Work required: Reproduce each line from the records that holds "part".

Material for this task:
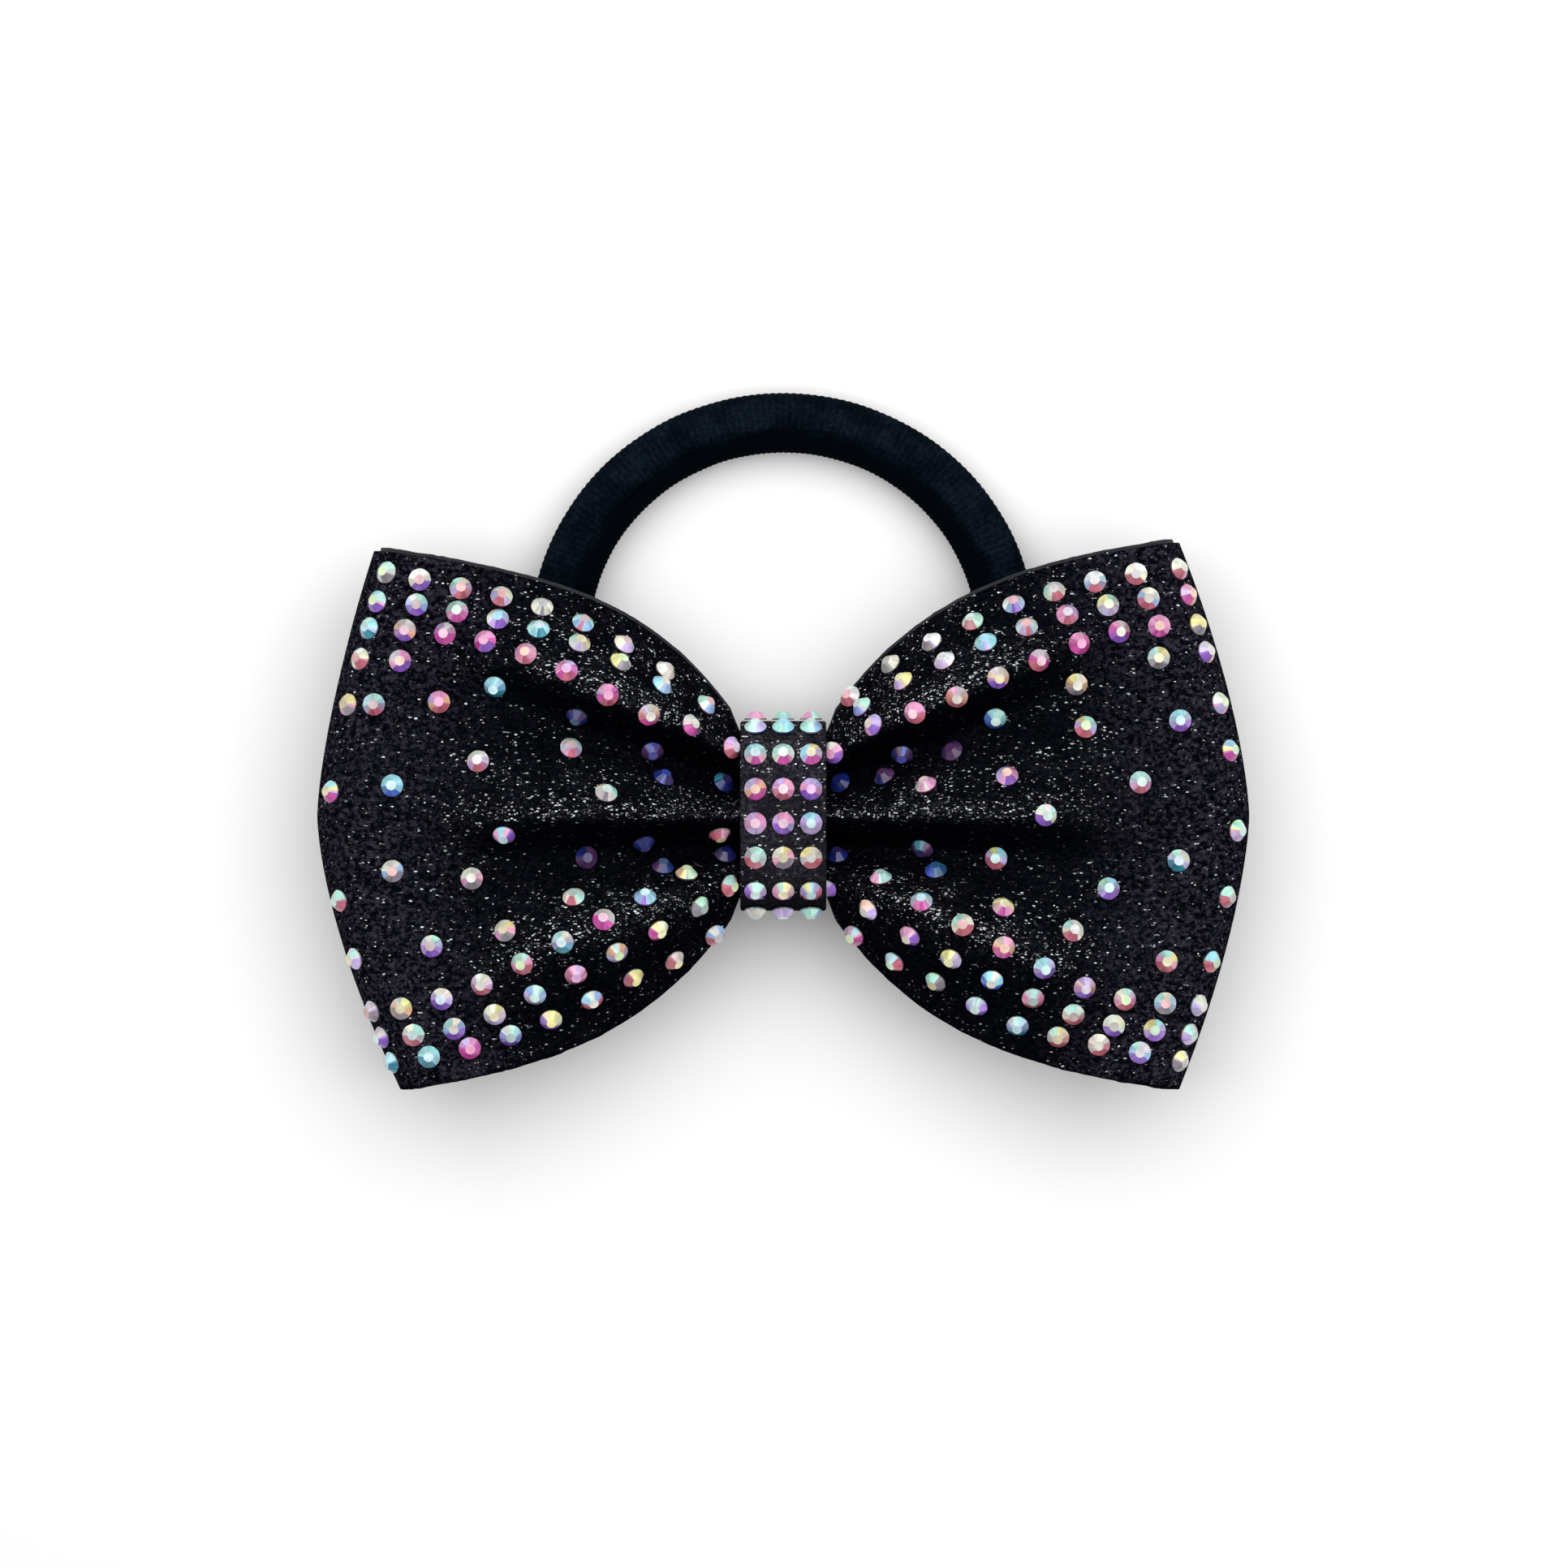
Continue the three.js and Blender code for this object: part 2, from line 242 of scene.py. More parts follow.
def border_droop(share, x, w):
    places = pleat_places(x)
    crest = -places[0] if w < 0 else places[3]
    beyond_crest = max(0, (abs(w) - crest) / (1 - crest))
    along_loop = smooth(0, 0.25, share) * (1 - smooth(0.6, 1, share))
    return BORDER_DROP * along_loop * beyond_crest**1.5


def front_height(x, w):
    share = loop_share(x, w)
    rise = (FOLD_HEIGHT + FOLD_RADIUS - KNOT_TOP) * share * (2 - share)
    bulge = LOOP_BULGE * math.sin(math.pi * share**0.75) ** 2
    bundled = mix(PINCH_RISE, PLEAT_RISE, smooth(PINCH_END, BUNDLE_START, x))
    depth = (PLEAT_RISE + PLEAT_GROWTH * share) * (1 - share) ** 2 if share > 0 else bundled
    return KNOT_TOP + rise + bulge + depth * pleat_wave(x, w) - border_droop(share, x, w)


def back_height(x, w):
    share = loop_share(x, w)
    if share == 0:
        return front_height(x, w) - KNOT_DEPTH
    return HOLLOW_FLOOR + PLEAT_RISE * (1 - share) ** 3 * (1 + pleat_wave(x, w))


print("ribbon: half width", round(half_width(50), 1), "mm at 50 mm from the knot's middle")

# %% [markdown]
# ## From a flat grid to the folded ribbon
#
# Each layer starts as a flat bmesh grid, as a maker starts from a cut strip. Every vertex of the grid
# then moves to its place on the folded surface. The grid is copied, the copy moves inwards by the
# cloth's thickness, and bridging the two open edges closes the sheet. Depth is measured in the side
# view only, so the steep pleats never run into themselves.

# %% Ribbon layers
STRIP_LENGTH = 262
STRIP_WIDTH = 72.5
KNOT_ROWS = 6
PANEL_ROWS = 64
FOLD_ROWS = 22
ACROSS = 104
END_GAP = 0.3
LEFT_LEAN = 2.4
LEFT_DROP = 1.1
FRAY = 0.22


def panel_x(row, w, home):
    """Distance from the middle of row number row of a panel, counted from the knot."""
    if row <= KNOT_ROWS:
        return mix(home, KNOT_END, row / KNOT_ROWS)
    return mix(KNOT_END, fold_start(w), (row - KNOT_ROWS) / PANEL_ROWS)


def loop_point(row, w, depth):
    """A point of the right loop: row 0 is the middle of the front, and the last row is the back end."""
    panel = KNOT_ROWS + PANEL_ROWS
    if row <= panel:
        x = panel_x(row, w, 0)
        return x, w * half_width(x), front_height(x, w) - depth
    if row < panel + FOLD_ROWS:
        angle = math.pi * (0.5 - (row - panel) / FOLD_ROWS)
        outer = fold_start(w) + FOLD_RADIUS * math.cos(angle)
        x = outer - depth * math.cos(angle)
        return x, w * half_width(outer), FOLD_HEIGHT + (FOLD_RADIUS - depth) * math.sin(angle)
    x = panel_x(2 * panel + FOLD_ROWS - row, w, END_GAP)
    return x, w * half_width(x), back_height(x, w) + depth


LOOP_ROWS = 2 * (KNOT_ROWS + PANEL_ROWS) + FOLD_ROWS


def fray(row, w):
    """Up to a few tenths of a millimetre of unevenness at the cut borders."""
    return FRAY * smooth(0.97, 1, abs(w)) * noise.noise(Vector((row * 0.9, 7 * w, 3.1)))


def hand_made(side, x, w):
    """The left loop isn't a true mirror of the right: its fold leans and its upper border is lower."""
    if side > 0:
        return 0, 0
    lean = LEFT_LEAN * w * abs(w) * (x / LOOP_REACH) ** 2
    drop = LEFT_DROP * smooth(8, 40, x) * smooth(0, 0.7, w)
    return lean, -drop


def cloth_point(row, w, depth, overhang):
    x, y, z = loop_point(abs(row), w, depth)
    x_change, y_change = hand_made(row, x, w)
    x += x_change
    y += y_change + math.copysign(fray(row, w), w) + overhang * smooth(0.92, 1, w)
    return Vector((math.copysign(x, row) if row else 0, y, z)) * MM


# The cloth material paints shade in the valleys, a glitter highlight on the crests and sheen near the fold
# from these values.
def cloth_relief(row, w):
    """How deep in a pleat a place lies, how near a crest and how near the fold, each from 0 to 1."""
    panel = KNOT_ROWS + PANEL_ROWS
    if row >= panel:
        return 0, 0, 1
    x = panel_x(row, w, 0)
    share = loop_share(x, w)
    wave = pleat_wave(x, w)
    valley = smooth(0.35, -0.75, wave) * (1 - share) ** 0.6 * (1 - smooth(0.75, 0.95, abs(w)))
    crest = clamp(wave) ** 5 * (1 - smooth(0.55, 0.85, share))
    return valley, crest, smooth(0.55, 1, share)


def finish_piece(shape, name, material, body="bow"):
    """Turns a bmesh into a smooth-shaded object that rides on a body."""
    bmesh.ops.recalc_face_normals(shape, faces=shape.faces)
    for face in shape.faces:
        face.smooth = True
    mesh = bpy.data.meshes.new(name)
    shape.to_mesh(mesh)
    shape.free()
    piece = bpy.data.objects.new(name, mesh)
    bpy.context.scene.collection.objects.link(piece)
    mesh.materials.append(material)
    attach(piece, body)
    return piece


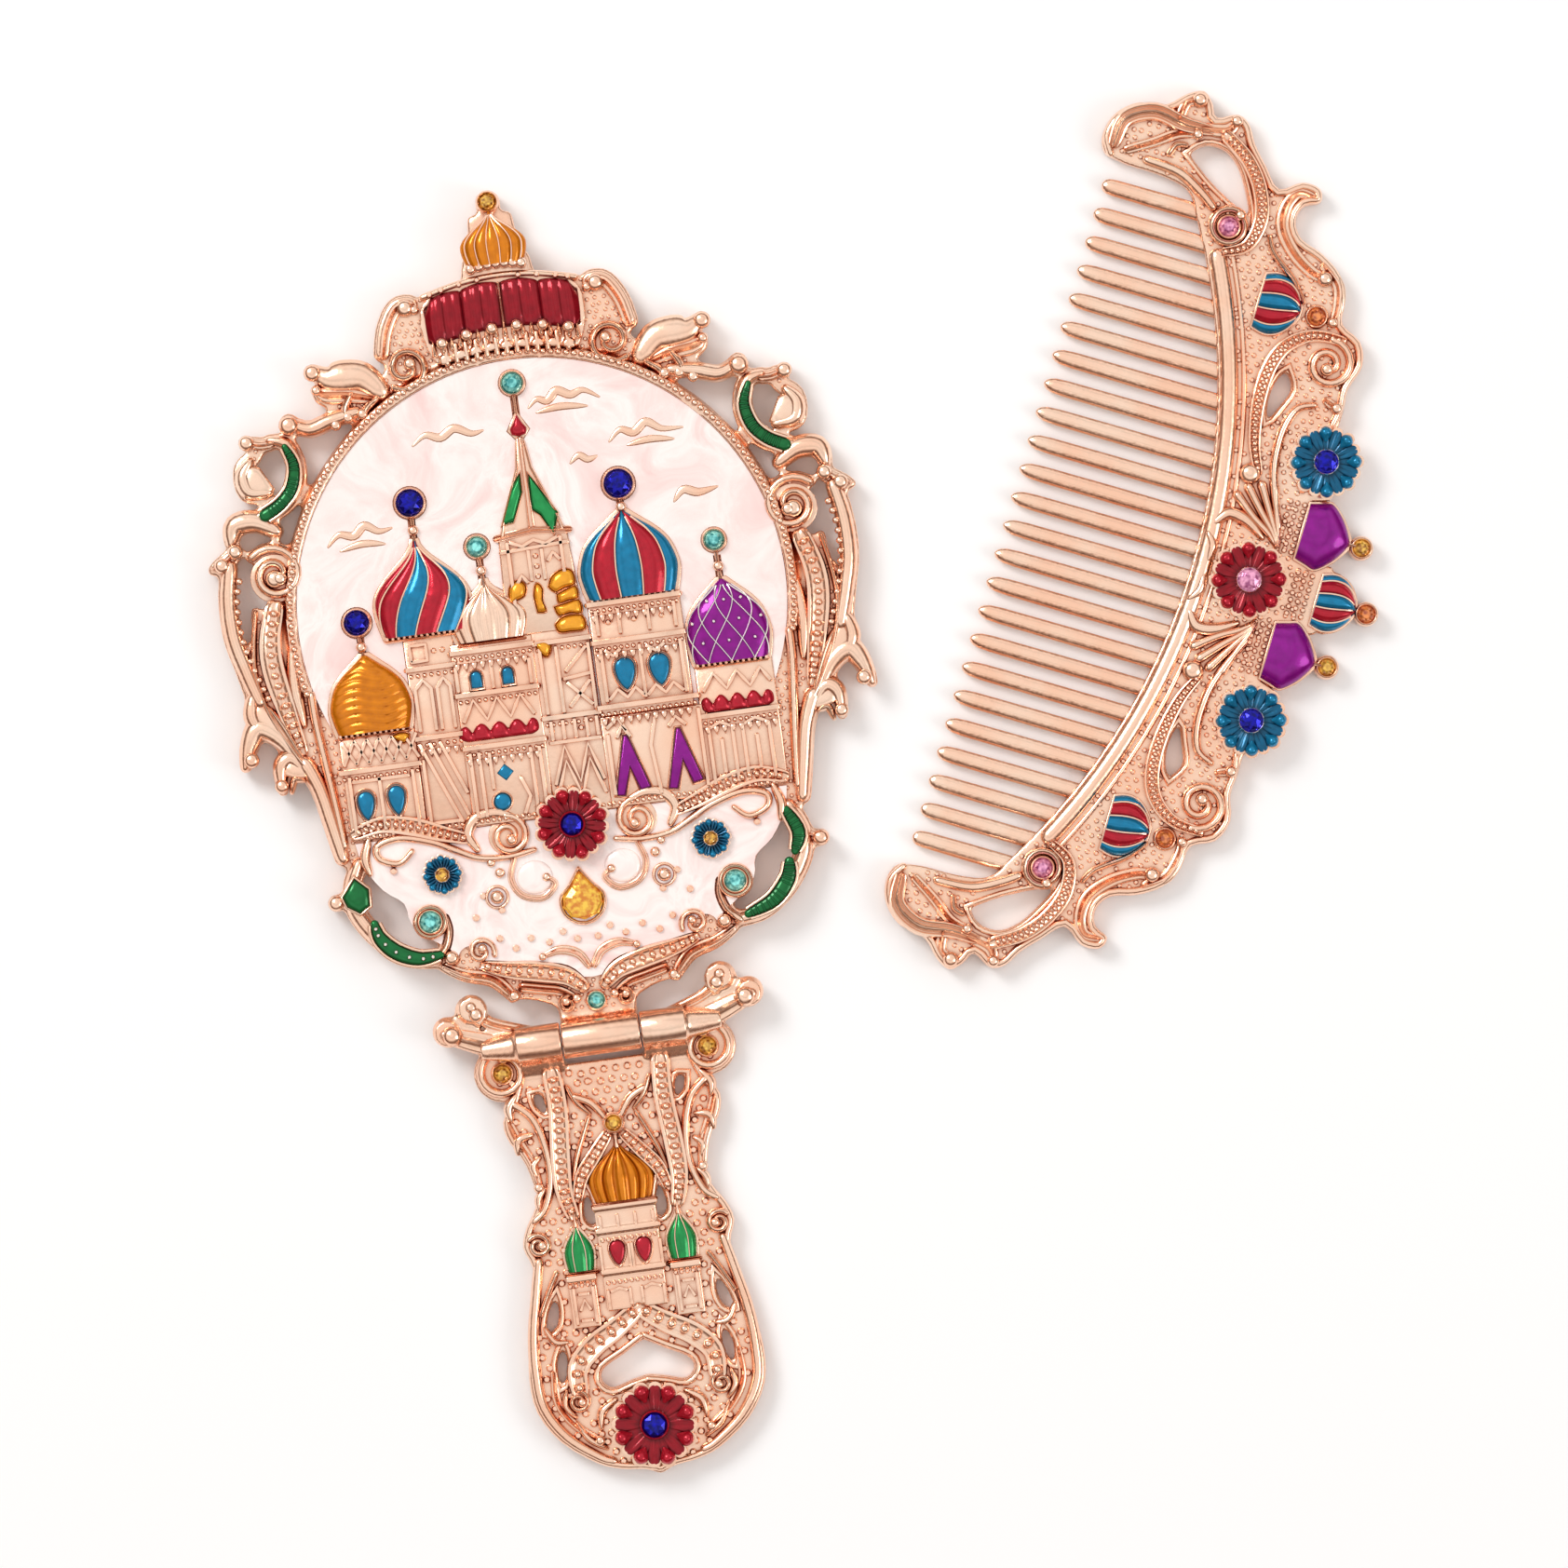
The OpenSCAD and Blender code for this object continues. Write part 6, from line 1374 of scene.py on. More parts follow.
def crown():
    casting("crown_casting", ["crown"], "head", GOLD, 0.22, 3, 0.3)
    red, gold = Shape(), Shape()
    x = np.linspace(-CROWN_END, CROWN_END, 121)
    lump = np.abs(np.sin(math.pi * x / 5.3)) ** 0.6
    shut = 1 - np.maximum(0, np.abs(x) - 9.4) / 1.5
    folds(red, x, 36.5 - FOOT_SAG * x * x, 42.7 - TOP_SAG * x * x + 0.5 * lump, SCROLL - 0.3,
          0.7 + 0.25 * lump + 0.22 * np.abs(np.sin(math.pi * x / 1.325)) ** 0.7, shut)
    make("crown_panes", red, "head", [RED_DEEP], ["crown_enamel"])
    sweep(gold, [(0, 36.6), (0, 39), (0, 42.6)], (0.4, 0.4, 0.4), SCROLL + 0.3, 0.75)
    for x in (-8.6, -5.2, -1.7, 1.7, 5.2, 8.6):
        ball(gold, (x, 36.7 - FOOT_SAG * x * x, SCROLL + 0.5), 0.85, 1)
    for x in np.arange(-8, 9) * 1.22:
        rib = [(x, y - FOOT_SAG * x * x) for y in (35.6, 36.4, 37.2)]
        sweep(gold, rib, (0.9, 0.7, 0.35), SCROLL - 0.3, 1.2)
    dots = [(x, 43.5 - TOP_SAG * x * x, SCROLL + 0.4) for x in (-9.4, -7.8, -5.3, -2.8, 2.8, 5.3, 7.8, 9.4)]
    for k in range(-6, 7):
        x, y = k * 1.38, 34.3 - 0.012 * k * k
        sweep(gold, [(x, y - 1.1), (x, y), (x, y + 1.1)], (0.9, 1.05, 0.9), SCROLL - 0.3, 0.85)
    top_rail = smooth_path([(-10.4, 42.1), (-5, 43.3), (0, 43.7), (5, 43.3), (10.4, 42.1)])
    sweep(gold, top_rail, (0.9, 1.0, 0.9), SCROLL - 0.4, 0.9)
    finial = Dome((0, 45.2, 4.5, 7.2), SCROLL, 1.6, 7, 0.0, 0.22)
    s = Shape()
    finial.body(s)
    make("finial_onion", s, "head", [AMBER], ["finial_dome"])
    finial.wires(gold, 0.12)
    for k in range(-3, 4):
        ball(gold, (k * 1.15, 45.3 - 0.04 * k * k, SCROLL + 0.9 - 0.03 * k * k), 0.78, 0.9)
    bezel(gold, 0, 53.7, 1.15, SCROLL - 0.4, 1.0, 0.5)
    make("crown_trim", gold, "head", [GOLD])
    beads("crown_beads", dots, "head", 0.42)
    stones("finial_topaz", [(0, 53.7, 1.1, SCROLL - 0.1)], "head", TOPAZ, ["finial_stone"], 1.1)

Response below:
Continue the three.js and Blender code for this object: part 2, from line 242 of scene.py. More parts follow.
The OpenSCAD and Blender code for this object continues. Write part 6, from line 1374 of scene.py on. More parts follow.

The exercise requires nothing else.